Monday, July 11, 2011

Right wing critics of U.S. farm policy


Three university economists have released a report blasting most of the U.S. farm subsidies as wasteful, counter-productive and foolish and say the federal budget could be cut by $8 to $10 billion “without affecting food supply or the financial viability of U.S. agriculture.”

Most of the subsidy programs began in the 1930s when farmers were dirt poor and unable to cope with dust-bowl growing conditions. Today “the average farm family currently earns substantially more income than the average non-farm family and is much wealthier,” they say.

Their debt-to-asset ratios are lower than other family-owned businesses and substantially lower than the largest U.S. corporations, they say. In fact, many farming families are debt free and those that do have relatively high debt tend to be the largest farms.

Farmers’ debt-to-assert ratios “have been much lower for most of the last 30 years,” they say.

They challenge many farm lobbying claims. For example, they say there are no greater risks involved in farming than other businesses and “the farms that receive most of the subsidies are successful businesses operated by high-wealth individuals.”

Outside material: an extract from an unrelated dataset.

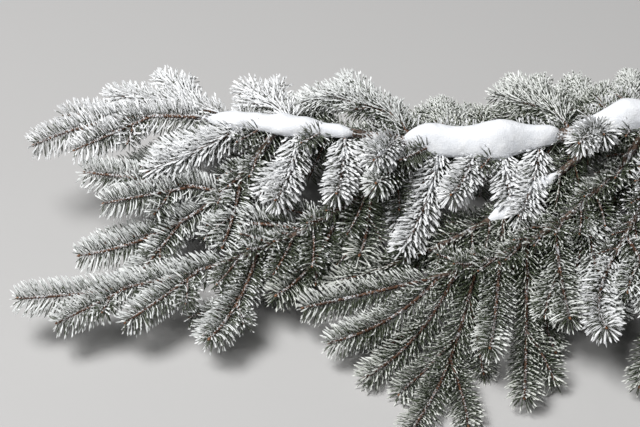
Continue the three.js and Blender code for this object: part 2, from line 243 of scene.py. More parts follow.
def make_many(name, skins, faces, finish, slot, **rest):
    """One piece from many skins of one kind: a row of points for each, and the faces that they all have."""
    count, points_each = skins.shape[:2]
    triangles = faces[None] + points_each * np.arange(count)[:, None, None]
    make_piece(name, skins.reshape(-1, 3), triangles.reshape(-1, 3), finish, slot, **rest)


print("every piece will ride on the body root")

# %% Directions and ripples
WAVES = 14
WAVE_SCATTER = (0.7, 1.4)


def unit(vectors):
    """The same directions with length 1."""
    return vectors / np.linalg.norm(vectors, axis=-1, keepdims=True)


def ripple(points, size, seed):
    """Smooth random relief of about -1 to 1: the sum of sine waves of about the given size in millimetres
    that run in seeded directions, each with its own seeded phase."""
    random = np.random.default_rng(seed)
    ways = unit(random.normal(size=(WAVES, 3))) * random.uniform(*WAVE_SCATTER, (WAVES, 1))
    phases = points @ (ways * 2 * np.pi / size).T + random.uniform(0, 2 * np.pi, WAVES)
    return np.sin(phases).sum(-1) / WAVES**0.5


along_line = np.linspace([0, 0, 0], [100, 0, 0], 1000)
print("a ripple's height along a line is usually about", ripple(along_line, 5.0, 1).std().round(2))

# %% [markdown]
# ## How the branch grows
#
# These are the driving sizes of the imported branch, and the rule that it grew by, written again. The limb
# runs from its sawn face towards -X. Boughs and sprays leave it with a swing and a rise: swing 0 runs on
# towards the limb's tip, +90 towards the near side, and rise is the slope above level ground. Each
# changes evenly from the root to the tip, which bends the shoot. Every shoot could be drawn as a curve by
# hand, but two angles at each end say the same in one line of a table, and are easy to change.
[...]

Business failure rates are five times as high for non-farm businesses as for farmers, they say.

The U.S. Farm Bill passed in 2008 will end up costing more than the projected $284 billion, they say, mainly because of food stamp and nutrition programs and because of crop insurance.

They say food stamp and nutrition programs should be in a social welfare agency, not under the Farm Bill, and they note that there has been a lot of lobbying to get particular commodities into the program and it’s also under attack now because of obesity rates in the U.S.

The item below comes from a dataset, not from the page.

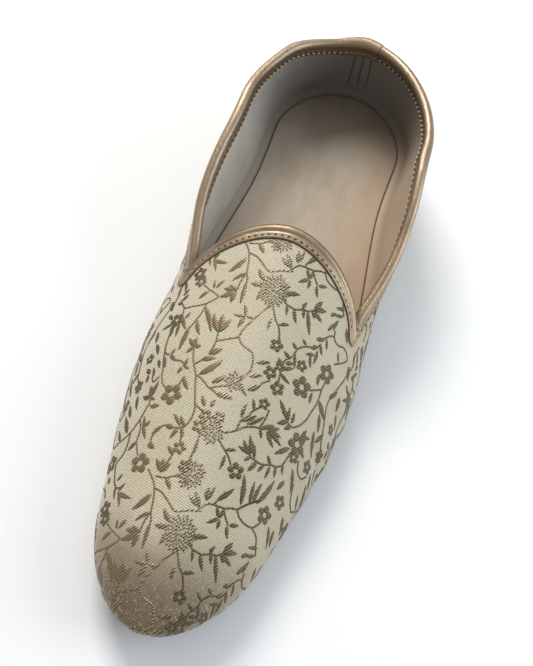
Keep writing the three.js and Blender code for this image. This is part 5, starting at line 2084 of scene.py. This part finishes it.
@dataclass(frozen=True)
class Lamp:
    """A soft square lamp that looks at the shoe's middle."""

    name: str
    place: tuple[float, float, float]
    size: float
    power: float
    colour: Colour

    LOOKS_AT = (0.0, 0.1, 0.03)

    def build(self) -> None:
        """Make the lamp."""
        data = bpy.data.lights.new(self.name, "AREA")
        data.size = self.size
        data.energy = self.power
        data.color = self.colour
        back = unit(np.array(self.place) - np.array(self.LOOKS_AT))
        right = unit(np.cross((0.0, 0.0, 1.0), back))
        stand(self.name, data, (right, np.cross(back, right), back), self.place)


class Studio:
    """Pale floor, soft lamps and a pale surround."""

    FLOOR_REACH = 3.0

    LAMPS = (
        Lamp("window_lamp", (0.55, -0.7, 1.0), 0.6, 15.5, (1.0, 0.98, 0.94)),
        Lamp("sky_lamp", (-1.1, -0.1, 0.6), 0.8, 8.0, (0.8, 0.9, 1.0)),
    )

    def build(self) -> None:
        """Make the floor, the lamps and the surround."""
        for lamp in self.LAMPS:
            lamp.build()
        world = bpy.data.worlds.new("surround")
        world.use_nodes = True
        back = world.node_tree.nodes["Background"]
        back.inputs["Color"].default_value = (0.95, 0.97, 1.0, 1.0)
        back.inputs["Strength"].default_value = 0.5
        bpy.context.scene.world = world
        bpy.context.scene.view_settings.view_transform = "Standard"
        mesh = bpy.data.meshes.new("floor")
        corners = [(x * self.FLOOR_REACH, y * self.FLOOR_REACH, 0.0)
                   for x, y in ((-1, -1), (1, -1), (1, 1), (-1, 1))]
        mesh.from_pydata(corners, [], [(0, 1, 2, 3)])
        mesh.materials.append(Shade("pale_floor").finish((244, 244, 244), 0.8))
        floor = bpy.data.objects.new("floor", mesh)
        bpy.context.scene.collection.objects.link(floor)


def main() -> None:
    """Make the camera and the studio, then build the shoe's parts in order."""
    logging.basicConfig(level=logging.INFO, format="%(message)s")
    last = Last()
    lay = ClothLay(last)
    maker = Maker(last)
    PhotoCamera().build()
    Studio().build()
    Upper().build(maker, lay)
    chart, pattern = VineChart(), Pattern()
    thread = BronzeThread().material()
    pattern.build("brocade_vines", maker, lay, thread, *chart.vine_paths())
    pattern.build("brocade_leaves", maker, lay, thread, *chart.sprig_paths(chart.leaves()))
    blooms = chart.flowers() + chart.blossoms()
    pattern.build("brocade_blooms", maker, lay, thread, *chart.sprig_paths(blooms))
    Bindings().build(maker)
    Bottom().build(maker)
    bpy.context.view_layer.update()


if __name__ == "__main__":
    main()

As for crop insurance, they say few farmers would buy the programs now on offer if there were no federal government subsidies that have averaged $5.6 billion per year and 58 per cent of that is going to insurance companies and agents, not to farmers.

“The subsidized agriculture insurance program is a scandal . . .,” they say.

They note that the U.S. is heavily criticized for its farm subsidies, making it more difficult to negotiate a new world trade agreement designed to benefit the poorest nations and their farmers.

They point in particular to a deal to pay Brazil $147 million because the U.S. refused to comply with a World Trade Organization order to stop dumping subsidized U.S. cotton into world markets, and then Congress’s refusal to pay. They say that hurts the U.S. reputation in trade negotiations and commitments.

They note that $5 billion in “decoupled” and “countercyclical program” crop subsidies ends up subsidizing farmers to grow highly-profitable crops. For example, some of the cotton growers who got $727 million in 2009 and $889 million in 2010 are growing corn and soybeans.

They say the Average Crop Revenue Election (ACRE) program, which sets floor prices for key crops at the state-wide average of prices for the previous two years has “almost no redeeming features,” yet farmers are lobbying to change to county averages which would make the program even more expensive.

They note that the dairy industry gets $1 billion a year in subsidies, but that it gets far greater benefits from marketing orders and tariffs. Now it’s lobbying for supply management which the authors roundly condemn as a failure in the U.S. tobacco and peanut industries and in Europe.

They say supply management doesn't work in Canada and they draw attention to the high prices for quota. That discourages the most efficient producers from expanding their farms to take advantage of economies of scale, they say.

The U.S. sugar policy has doubled sugar prices above world levels and they say only $1 of every $1.44 spent reaches U.S. sugar beet growers.

They note that the biofuels policy will force production of 36 billion gallons by 2022, five times higher than the mandate for 7.5 billion gallons next year.

The one area that wins their praise is spending on research and development which, they say, has always yielded a high return on investment. They complain that research and development budgets for agriculture have been in decline and call for increases, especially for farm
productivity.

The authors are Barry Goodwin of North Carolina State University, Vincent Smith of Montana State University and Daniel Summer of the University of California at Davis.

The study was commissioned by the American Enterprise Institute.

What happens in U.S. agriculture policy always has an indirect impact on Canadians.